-- start Stored data --

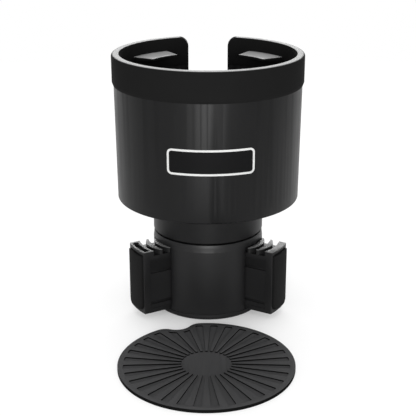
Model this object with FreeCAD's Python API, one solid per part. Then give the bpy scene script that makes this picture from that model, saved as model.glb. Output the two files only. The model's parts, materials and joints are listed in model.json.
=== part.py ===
import FreeCAD, Part
import math
import os

# Cup holder expander: a wide cup on a narrow base that grips a small cup holder.
# The base works like a scroll chuck. Turning the cup turns a spiral plate, and the
# spiral moves three jaws in or out together.
# Frame: origin on the floor under the base's axis, +Z up, the front is -Y. Millimetres.

V = FreeCAD.Vector
ORIGIN = V(0, 0, 0)
UP = V(0, 0, 1)
NODES = {}

# Main sizes
BASE_RADIUS = 31.45
BASE_HEIGHT = 45.0
CUP_TOP_RADIUS = 52.2
CUP_HEIGHT = 78.6
JAW_HALF_WIDTH = 8.94
JAW_COUNT = 3
REAR_AZIMUTH = 90.0

# Base housing
COVER_THICK = 2.9
COVER_CHAMFER = 0.6
PARTING_CHAMFER = 0.35
SHOULDER_HEIGHT = 4.2
SHOULDER_DEPTH = 0.45
HOUSING_WALL = 2.1
COLUMN_WALL = 2.2
COLUMN_ROOF = 2.4
BOSS_RADIUS = 3.4
COVER_SCREW_INSET = 9.45
TOP_PLATE_THICK = 1.8
PLATE_LEDGE = 0.55
SEAT_GAP = 0.05

# Scroll: the spiral plate
PITCH = 5.4
RIB_THICK = 1.6
RIB_CLEARANCE = 0.4
SCROLL_THICK = 1.8
SCROLL_LIFT = 0.3
SCROLL_RIM = 0.1
SCROLL_RADIAL_GAP = 0.15
SPIRAL_START = 15.6
SPIRAL_POINTS_PER_TURN = 24

# Jaws and their teeth
JAW_TRAVEL = 13.5
JAW_MEETING_GAP = 0.54
JAW_REACH = 15.45
JAW_COVER_GAP = 0.3
JAW_SIDE_GAP = 0.95
SLOT_TOP_GAP = 0.3
TOOTH_HEIGHT = 2.95
TOOTH_THICK = 3.0
TOOTH_CURVE_SPARE = 0.8
TOOTH_ROUNDING = 1.3
BLOCK_SETBACK = 4.2
PANEL_START = 21.6
PANEL_SETBACK = 4.7
PANEL_DEPTH = 0.4
PANEL_EDGE = 2.6
GROOVE_LOW_HEIGHT = 9.1
GROOVE_DROPS = {-1: 8.15, 1: 9.85}
GROOVE_WIDTH = 1.7
GROOVE_DEPTH = 1.2
GUIDE_RIB_WIDTH = 1.2
GUIDE_RIB_ENGAGEMENT = 0.8
GUIDE_RIB_START = 10.0
GUIDE_RIB_SETBACK = 3.05
RIB_ROOT = 0.5
POCKET_HALF_WIDTH = 7.6
POCKET_INNER_WALL = 1.5
POCKET_OUTER_WALL = 1.0
POCKET_DEPTH = 1.9

# Rubber pads on the jaws
PAD_STAND = 1.2
PAD_SET = 0.9
PAD_HALF_WIDTH = 7.4
PAD_LOW = 5.0
PAD_RIM_HEIGHT = 2.4
PAD_CORNER = 3.0
PAD_EDGE = 0.35
PAD_SIDE_GAP = 0.28

# Neck collar
COLLAR_GAP = 1.0
COLLAR_HEIGHT = 19.2
COLLAR_STEP = 0.1
COLLAR_WALL = 2.4
COLLAR_FLOOR = 2.5
COLLAR_CHAMFER = 0.4
SPIGOT_RADIUS = 12.5
SPIGOT_GAP = 0.08
SCROLL_SCREW_CIRCLE = 8.6
SCROLL_SCREW_COUNT = 3
CUP_SCREW_INSET = 9.35
CUP_SCREW_COUNT = 4
CUP_SCREW_AZIMUTH = 45.0
CUP_BOSS_RADIUS = 3.6
WASHER_INNER = 14.0
WASHER_INSET = 4.35
WASHER_GAP = 0.05

# Cup
CUP_DRAFT = 0.94
CUP_WALL = 2.2
CUP_FLOOR = 3.0
CUP_EDGE = 0.8
CUP_INNER_EDGE = 3.0
HANDLE_WIDTH = 23.4
HANDLE_SLOT_SILL = 18.0
HANDLE_SLOT_CORNER = 6.0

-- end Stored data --

What is being asked |
Write the listing out again, exactly as shown above.

Reply |
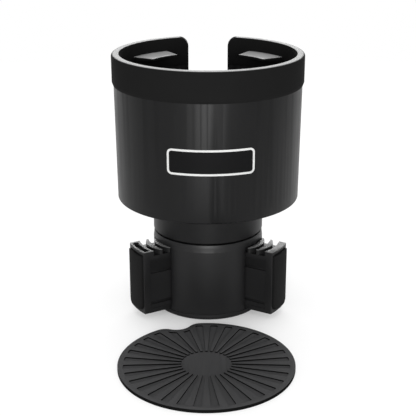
Model this object with FreeCAD's Python API, one solid per part. Then give the bpy scene script that makes this picture from that model, saved as model.glb. Output the two files only. The model's parts, materials and joints are listed in model.json.
=== part.py ===
import FreeCAD, Part
import math
import os

# Cup holder expander: a wide cup on a narrow base that grips a small cup holder.
# The base works like a scroll chuck. Turning the cup turns a spiral plate, and the
# spiral moves three jaws in or out together.
# Frame: origin on the floor under the base's axis, +Z up, the front is -Y. Millimetres.

V = FreeCAD.Vector
ORIGIN = V(0, 0, 0)
UP = V(0, 0, 1)
NODES = {}

# Main sizes
BASE_RADIUS = 31.45
BASE_HEIGHT = 45.0
CUP_TOP_RADIUS = 52.2
CUP_HEIGHT = 78.6
JAW_HALF_WIDTH = 8.94
JAW_COUNT = 3
REAR_AZIMUTH = 90.0

# Base housing
COVER_THICK = 2.9
COVER_CHAMFER = 0.6
PARTING_CHAMFER = 0.35
SHOULDER_HEIGHT = 4.2
SHOULDER_DEPTH = 0.45
HOUSING_WALL = 2.1
COLUMN_WALL = 2.2
COLUMN_ROOF = 2.4
BOSS_RADIUS = 3.4
COVER_SCREW_INSET = 9.45
TOP_PLATE_THICK = 1.8
PLATE_LEDGE = 0.55
SEAT_GAP = 0.05

# Scroll: the spiral plate
PITCH = 5.4
RIB_THICK = 1.6
RIB_CLEARANCE = 0.4
SCROLL_THICK = 1.8
SCROLL_LIFT = 0.3
SCROLL_RIM = 0.1
SCROLL_RADIAL_GAP = 0.15
SPIRAL_START = 15.6
SPIRAL_POINTS_PER_TURN = 24

# Jaws and their teeth
JAW_TRAVEL = 13.5
JAW_MEETING_GAP = 0.54
JAW_REACH = 15.45
JAW_COVER_GAP = 0.3
JAW_SIDE_GAP = 0.95
SLOT_TOP_GAP = 0.3
TOOTH_HEIGHT = 2.95
TOOTH_THICK = 3.0
TOOTH_CURVE_SPARE = 0.8
TOOTH_ROUNDING = 1.3
BLOCK_SETBACK = 4.2
PANEL_START = 21.6
PANEL_SETBACK = 4.7
PANEL_DEPTH = 0.4
PANEL_EDGE = 2.6
GROOVE_LOW_HEIGHT = 9.1
GROOVE_DROPS = {-1: 8.15, 1: 9.85}
GROOVE_WIDTH = 1.7
GROOVE_DEPTH = 1.2
GUIDE_RIB_WIDTH = 1.2
GUIDE_RIB_ENGAGEMENT = 0.8
GUIDE_RIB_START = 10.0
GUIDE_RIB_SETBACK = 3.05
RIB_ROOT = 0.5
POCKET_HALF_WIDTH = 7.6
POCKET_INNER_WALL = 1.5
POCKET_OUTER_WALL = 1.0
POCKET_DEPTH = 1.9

# Rubber pads on the jaws
PAD_STAND = 1.2
PAD_SET = 0.9
PAD_HALF_WIDTH = 7.4
PAD_LOW = 5.0
PAD_RIM_HEIGHT = 2.4
PAD_CORNER = 3.0
PAD_EDGE = 0.35
PAD_SIDE_GAP = 0.28

# Neck collar
COLLAR_GAP = 1.0
COLLAR_HEIGHT = 19.2
COLLAR_STEP = 0.1
COLLAR_WALL = 2.4
COLLAR_FLOOR = 2.5
COLLAR_CHAMFER = 0.4
SPIGOT_RADIUS = 12.5
SPIGOT_GAP = 0.08
SCROLL_SCREW_CIRCLE = 8.6
SCROLL_SCREW_COUNT = 3
CUP_SCREW_INSET = 9.35
CUP_SCREW_COUNT = 4
CUP_SCREW_AZIMUTH = 45.0
CUP_BOSS_RADIUS = 3.6
WASHER_INNER = 14.0
WASHER_INSET = 4.35
WASHER_GAP = 0.05

# Cup
CUP_DRAFT = 0.94
CUP_WALL = 2.2
CUP_FLOOR = 3.0
CUP_EDGE = 0.8
CUP_INNER_EDGE = 3.0
HANDLE_WIDTH = 23.4
HANDLE_SLOT_SILL = 18.0
HANDLE_SLOT_CORNER = 6.0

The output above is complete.